Record Review June 26 2002 (2)

Lo-fi has long been synonymous with “homemade.” Tape hiss and muffled drums, long the last-ditch option of folks who couldn’t (or chose not to) afford anything better, quickly became a badge of authenticity. But cheap digital devices like ProTools have ensured that bedroom recordings frequently sound as good as, or better than, expensive studio product. So now, lo-fi has become a deliberate aesthetic choice rather than a cross to bear.

Take Fog, aka 23-year-old Minneapolitan Andrew Broder. Best known as the editor of the scabrously funny hip-hop satire zine Life Sucks Die, Broder has chosen his alter-ego moniker well. Fog’s self-titled debut album is as dense and hard to navigate as its namesake.

And this works to his advantage. After years of scratch DJs giving commencement addresses with their hands, here — finally — is a willfully inarticulate turntable album. Broder may scribble and scrape his vinyl collection, but the party he’s rocking is the one in his mind — one in which early Sebadoh and recent Radiohead have somehow become hip-hop touchstones.

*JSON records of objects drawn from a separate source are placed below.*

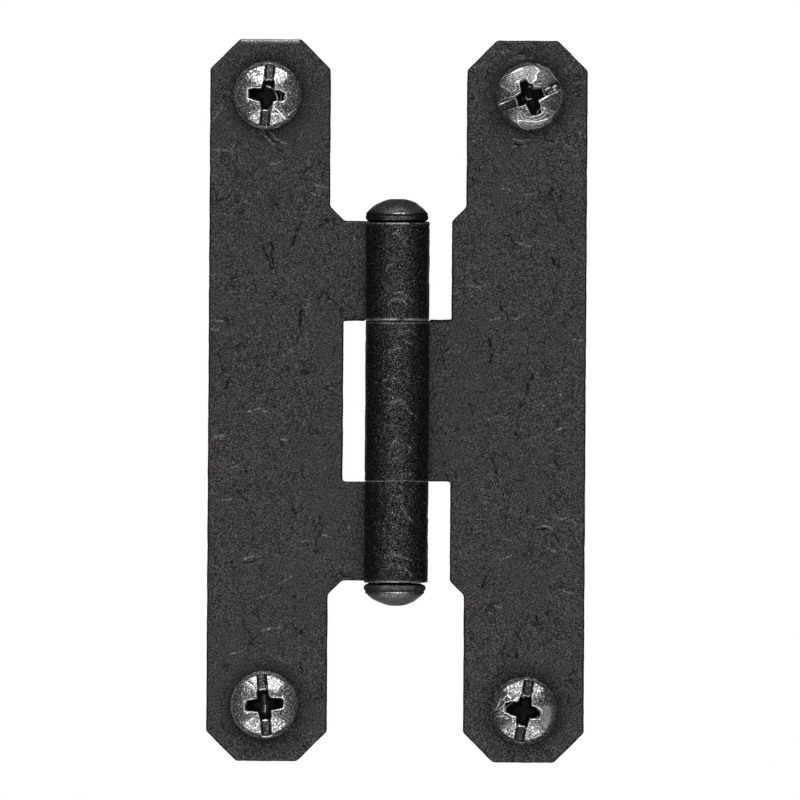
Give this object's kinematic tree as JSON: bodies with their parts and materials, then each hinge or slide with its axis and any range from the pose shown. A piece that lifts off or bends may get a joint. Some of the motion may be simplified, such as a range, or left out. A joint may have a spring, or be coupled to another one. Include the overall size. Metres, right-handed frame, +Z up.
{
  "type": "h hinge",
  "caption": "Flat cabinet hinge in the shape of a letter H: sheet iron leaves with rolled knuckles on a headed pin, and the wood screws that hold the leaves.",
  "frame": {"origin": "on the mounting plane, which is the back of both leaves, behind the pin's axis and halfway up the pin", "axes": "+X to the right and +Z up along the pin as seen from the room; the room is on the -Y side and the screws point towards +Y, into the wood"},
  "size_m": [0.0466, 0.0219, 0.0888],
  "materials": {
    "leaf_iron": "matte black over hammered sheet iron, with fine grain, small wrinkles and shallow dents",
    "pin_iron": "matte to satin black over turned iron",
    "screw_steel": "darkened steel, worn brighter on the crown and at the drive"
  },
  "bodies": {
    "frame_side": {"left_leaf": "leaf_iron", "hinge_pin": "pin_iron", "lower_pin_button": "pin_iron", "upper_left_screw": "screw_steel", "lower_left_screw": "screw_steel"},
    "door_side": {"right_leaf": "leaf_iron", "upper_right_screw": "screw_steel", "lower_right_screw": "screw_steel"}
  },
  "joints": [
    {"name": "door_swing", "type": "hinge", "parent": "frame_side", "child": "door_side", "pos_m": [0, -0.00395, 0], "axis": [0, 0, -1], "range_deg": [-80, 175]}
  ]
}
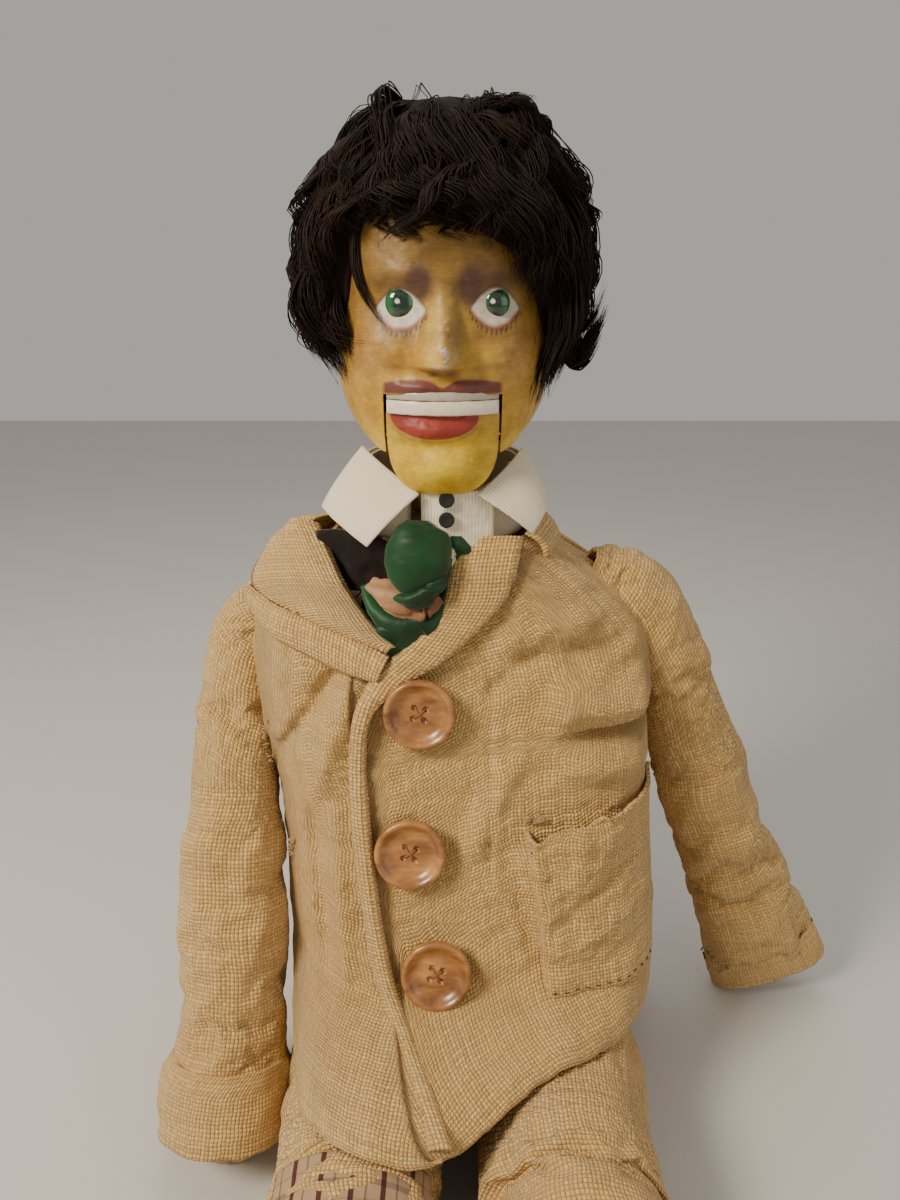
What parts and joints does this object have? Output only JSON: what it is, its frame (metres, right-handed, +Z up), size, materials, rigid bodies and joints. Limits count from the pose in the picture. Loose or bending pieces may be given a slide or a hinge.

Like England’s Hood, or the radical indie-hoppers in the Anticon collective, Fog creates brooding, lo-fi textures spanning the densely monolithic (“Smell of Failure”) to scrappy post-emo rock (“Fool”). Sometimes Broder caterwauls like Lou Barlow after shock treatment, but he’s far more articulate with other people’s words and sounds: “Now that you’ve heard that, you understand what I’m saying to you when I say that I don’t understand him,” a woman mutters in one sound bite. And that says it all, really — whatever it is, exactly.??